In Born in the U.S.A., Cullen shows how Springsteen's songs and, to a
lesser extent, his persona fit in with those archetypal figures. His themes,
like theirs, touch on the virtue of the common man, the payoff of high hopes
and hard work, the importance of literal and metaphorical mobility, the tension
between roots and dreams. It's not exactly going out on a limb to call
Springsteen an American icon, but still, it's not every day you open up a book
about a rock star and find a quotation from The Federalist Papers
on page four. Cullen -- who never met or interviewed Springsteen for this book
-- makes no bones about the fact that he's writing cultural history, not rock
criticism or even biography. He doesn't want so much to say something new about
Springsteen as to show where he fits in with the old.

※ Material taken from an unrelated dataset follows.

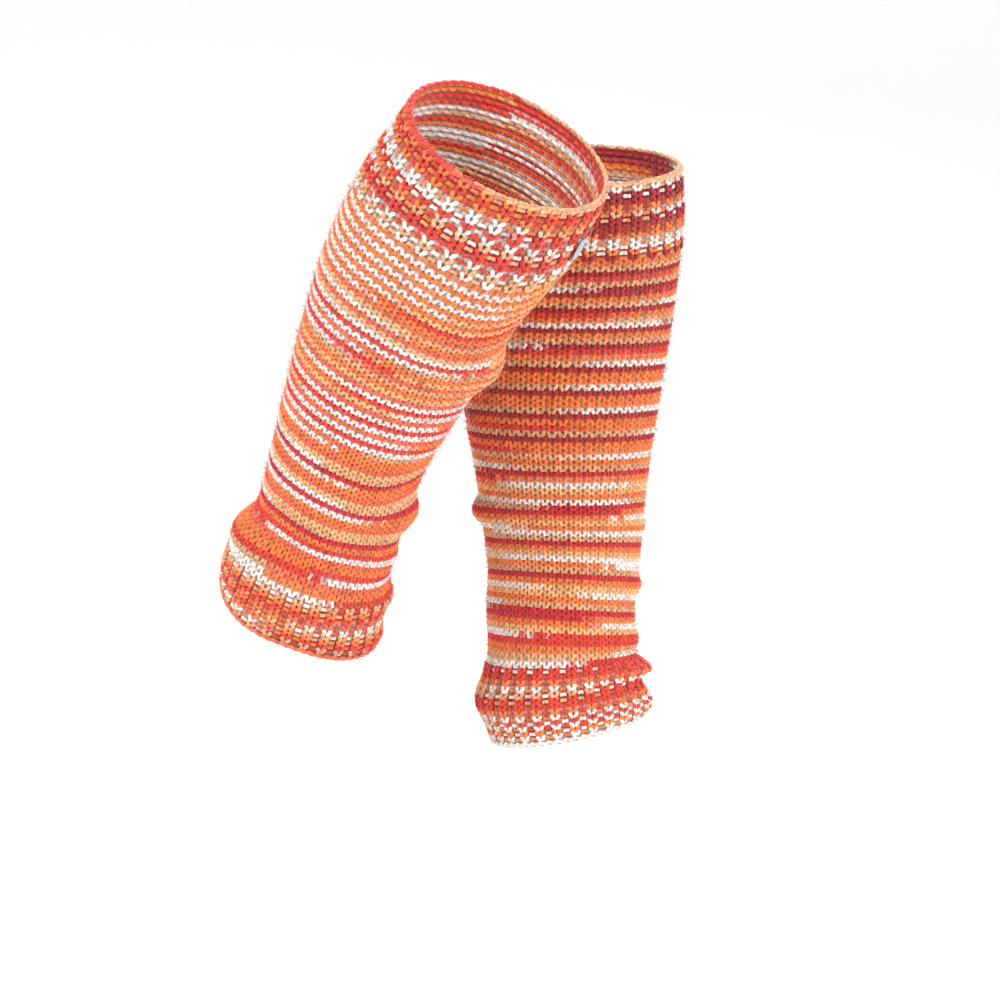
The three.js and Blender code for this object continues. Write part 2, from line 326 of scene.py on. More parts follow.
def lean_rotation(lean):
    """Rotation about y by the second angle and then about x by the first, in degrees."""
    tilt, turn = (math.radians(angle) for angle in lean)
    about_x = np.array([
        [1, 0, 0],
        [0, math.cos(tilt), -math.sin(tilt)],
        [0, math.sin(tilt), math.cos(tilt)],
    ])
    about_y = np.array([
        [math.cos(turn), 0, math.sin(turn)],
        [0, 1, 0],
        [-math.sin(turn), 0, math.cos(turn)],
    ])
    return about_x @ about_y


def smooth(at, values):
    """Values on a curve through a table's rows that never overshoots, at FORM_DROPS."""
    gradient = np.diff(values) / np.diff(at)
    before, after = gradient[:-1], gradient[1:]
    both = before * after
    inner = np.where(both > 0, 2 * both / np.where(both > 0, before + after, 1), 0)
    slope = np.concatenate([gradient[:1], inner, gradient[-1:]])
    x = np.clip(FORM_DROPS, at[0], at[-1])
    row = np.clip(np.searchsorted(at, x, side="right") - 1, 0, len(at) - 2)
    length = at[row + 1] - at[row]
    t = (x - at[row]) / length
    low, high = values[row], values[row + 1]
    straight = low + (high - low) * t * t * (3 - 2 * t)
    return straight + length * t * (1 - t) * ((1 - t) * slope[row] - t * slope[row + 1])


def read(curve, drop):
    """A curve's value at a drop."""
    return np.interp(drop, FORM_DROPS, curve)


class Form:
    """A leg warmer's surface, worked out for whole arrays of points at once."""

    def __init__(self, leg):
        self.leg = leg
        form = np.array(leg["form"], float)
        rounds = np.array(leg["rounds"], float)
        self.front = smooth(form[:, 0], form[:, 1])
        self.back = smooth(form[:, 0], form[:, 2])
        self.front_up = smooth(rounds[:, 0], rounds[:, 1])
        self.near_down = smooth(rounds[:, 0], rounds[:, 2])
        self.rotation = lean_rotation(leg["lean"])
        self.place = np.array(leg["place"], float)
        self.waist = TOP_ROUNDS + leg["leg_rounds"]  # the first round of the ankle cuff
        self.rounds = self.waist + leg["ankle_rounds"]
        self.rim = leg["rounds"][0][0]
        # rows of the knitting and their drops, run on past each rim
        past = EDGE_HEIGHT / ROW_HEIGHT
        self.row_knots = (-past, 0, TOP_ROUNDS, self.waist, self.rounds, self.rounds + past)
        self.drop_knots = (self.rim, self.rim + EDGE_HEIGHT, leg["cuff_end"], leg["ankle"],
                           leg["end"] - EDGE_HEIGHT, leg["end"])

    def span(self, height):
        """Middle of the form from front to back, and half its reach between them."""
        front = read(self.front, height)
        back = read(self.back, height)
        return (front + back) / 2, (front - back) / 2

    def folds(self, height, turn):
        """How far the folds and creases push the cloth out and let it sag."""
        out = np.zeros(height.shape)
        sag = np.zeros(height.shape)
        for at, middle, fade, far, above, below, down in self.leg["folds"] + self.leg["creases"]:
            share = bump(around(turn, middle) / fade) * bump(beside(height - at, above, below))
            out += far * share
            sag += down * share
        return out, sag

    def sway(self, drop, turn):
        """How much lower the rounds hang at a place on the cloth."""
        lower = np.zeros(drop.shape)
        for at, middle, fade, above, below, far in self.leg["sways"]:
            share = bump(around(turn, middle) / fade) * bump(beside(drop - at, above, below))
            lower += far * share
        return lower

    def point(self, drop, turn, out):
        """World place in metres of the cloth on the round at a drop, at a turn in degrees and
        at a distance out from the plain cloth's outer face."""
        drop, turn, out = np.broadcast_arrays(drop, turn, out)
        cosine = np.cos(np.radians(turn))
        sine = np.sin(np.radians(turn))
        middle, half = self.span(drop)
        forward = middle + half * cosine
        sideways = SIDE_RATIO * half * sine
        up = np.tan(np.radians(read(self.front_up, drop)))
        down = np.tan(np.radians(read(self.near_down, drop)))
        height = drop - forward * up - sideways * down + self.sway(drop, turn)
        middle, half = self.span(height)
        fold, sag = self.folds(height, turn)
        reach = out + fold
        local = np.stack([
            middle + (half + reach) * cosine,
            (SIDE_RATIO * half + reach) * sine,
            -height - sag,
        ], -1)
        return (self.place + local @ self.rotation.T) * MM

    def at(self, row, wale, out):
        """World place of a stitch's row and wale, both fractional, at a distance out."""
        drop = np.interp(row, self.row_knots, self.drop_knots)
        return self.point(drop, ROUND_START + 360 * wale / STITCHES, out)

    def spiral(self, row, wale):
        """Row at which a stitch sits: rounds run down in one spiral, level at the two rims."""
        level = np.clip(np.minimum(row, self.rounds - 1 - row) / LEVEL_ROUNDS, 0, 1)
        return row + level * wale / STITCHES


class Yarn:
    """Colour of the yarn at a number of stitches from the top rim."""

    def __init__(self, dyeing, seed):
        runs = []
        for times, repeat in dyeing:
            runs += [run.split() for run in repeat.split(", ")] * times
        colours = np.array([linear(DYES[dye]) for dye, _ in runs])
        lengths = np.array([float(length) for _, length in runs])
        lengths *= np.random.default_rng(seed).normal(1, DYE_SPREAD, len(runs))
        ends = np.cumsum(lengths) - STITCHES  # the rim's chain is the round before the first
        starts = ends - lengths
        self.places = np.stack([starts + DYE_FADE, ends - DYE_FADE], 1).ravel()
        self.colours = np.repeat(colours, 2, axis=0)

    def colour(self, place):
        channels = [np.interp(place, self.places, self.colours[:, k]) for k in range(3)]
        return np.stack(channels, -1)


def new_mesh(name, points, triangles):
    """A smooth mesh object from points in metres and triangles."""
    mesh = bpy.data.meshes.new(name)
    mesh.vertices.add(len(points))
    mesh.vertices.foreach_set("co", np.ascontiguousarray(points, np.float32).ravel())
    mesh.loops.add(triangles.size)
    mesh.loops.foreach_set("vertex_index", np.ascontiguousarray(triangles, np.int32).ravel())
    mesh.polygons.add(len(triangles))
    mesh.polygons.foreach_set("loop_start", np.arange(0, triangles.size, 3, dtype=np.int32))
    mesh.polygons.foreach_set("use_smooth", np.ones(len(triangles), bool))
    mesh.update(calc_edges=True)
    made = bpy.data.objects.new(name, mesh)
    scene.collection.objects.link(made)
    return made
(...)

That means a lot of compressed lessons on such things as the principles of
representative democracy, the aesthetic implications of republicanism, the work
ethic, and the tradition of American triumphalism that was challenged most
profoundly by the Civil War and Vietnam. Like the popular professor he
undoubtedly is, Cullen lays the groundwork and connects the dots, drawing
associations that range from the obvious -- the common subject matter of
Steinbeck's The Grapes of Wrath, John Ford's film adaptation, Woody
Guthrie's song "Tom Joad," and Springsteen's The Ghost of Tom Joad -- to
the unexpected: "Born to Run" sounds a lot more like Whitman's "Song of the
Open Road" than you might think without seeing them side by side.
Unlike some other academics who take on popular culture (Camille Paglia
mouthing off about Madonna comes to mind), Cullen is endearingly defensive
about making such leaps: the book is studded with disclaimers and pre-emptive
apologies ("it may seem odd, even absurd, to compare a rock and roll singer
with the likes of Twain or [Martin Luther] King"). He seems to feel on firmer
ground, though, when he turns his attention to masculinity, the topic that
Springsteen has addressed most self-consciously. In one of the book's finest
chapters, Cullen places Springsteen's early songs in the context of
19th-century America's "boy culture" to illuminate their romantic, almost
erotic attitude toward male friendship, then traces Springsteen's evolving
vision of women by showing how some later songs endow "traditionally gendered
words and concepts," such as toughness, with more flexible, more sexually
egalitarian meanings. It doesn't take a literary scholar to interpret the
lyrics of a song like "Man's Job," but Cullen's analysis captures one of the
biggest sources of Springsteen's appeal: the way he has learned to stake out
the "vital center" of American masculinity, "accommodat[ing] to the social
changes wrought by feminism without an enervating compromise of male sexual
identity."
But as most people know by now, sexual politics aren't the only kind implicit
in Springsteen's work. The familiar incident that opens the book -- Ronald
Reagan's misguided invocation of Springsteen during the 1984 presidential
campaign -- is a useful lens through which to view Cullen's entire argument. On
the one hand, Reagan utterly misconstrued the meaning of "Born in the U.S.A.,"
which was presumably the song that made Springsteen seem like such a useful
symbol (a mistake more recently repeated by Bob Dole). On the other hand,
Cullen points out, that song and others really do tap into the patriotic grit,
determination, and pride that the right has tried to claim as its own.
Reaganism and "Springsteenism" appealed to many of the same people, and in the
same spirit, yet they were diametrically opposed responses to the same
frustrations. Whereas Reagan sought to fuel white working-class resentments
against other groups in American society, Springsteen's songs combined
working-class sympathies with a heartfelt sense of egalitarianism and
solidarity. As Cullen explains, even such nonpolitical "hard times" songs as
"The River" embody two key qualities of the republican character: a commitment
to understanding people as individuals instead of tagging them with labels like
"welfare queen," and at least an implicit willingness to ask how those
individuals' problems might be addressed in the public realm.
What's remarkable about Springsteen is that -- unlike Steinbeck and Woody
Guthrie, who worked in an era when the United States had a popular left to
speak of -- he became a pop-culture phenomenon with this message at a time when
populism had become the perceived province of the right.
These days, Springsteen's left-of-center politics are more overt, and (perhaps
not coincidentally) his audience is not as vast as it once was. But he remains,
in Cullen's phrase, a "good conservative" who appeals to what Lincoln called
"the better angels of our nature": he restores our faith that America is not
really about paranoia and resentment of perceived outsiders, and that
progressive values are not really about tedious, out-of-touch political
correctness. "When I listen to Bruce Springsteen," Cullen writes, "I remember
how to be an American." In articulating what's behind the vaguely
red-white-and-blue sentiments that Springsteen's songs so often evoke, he has
written a book as unpretentious and good-hearted as its subject.
Linda Lowenthal is the arts editor of the South End News.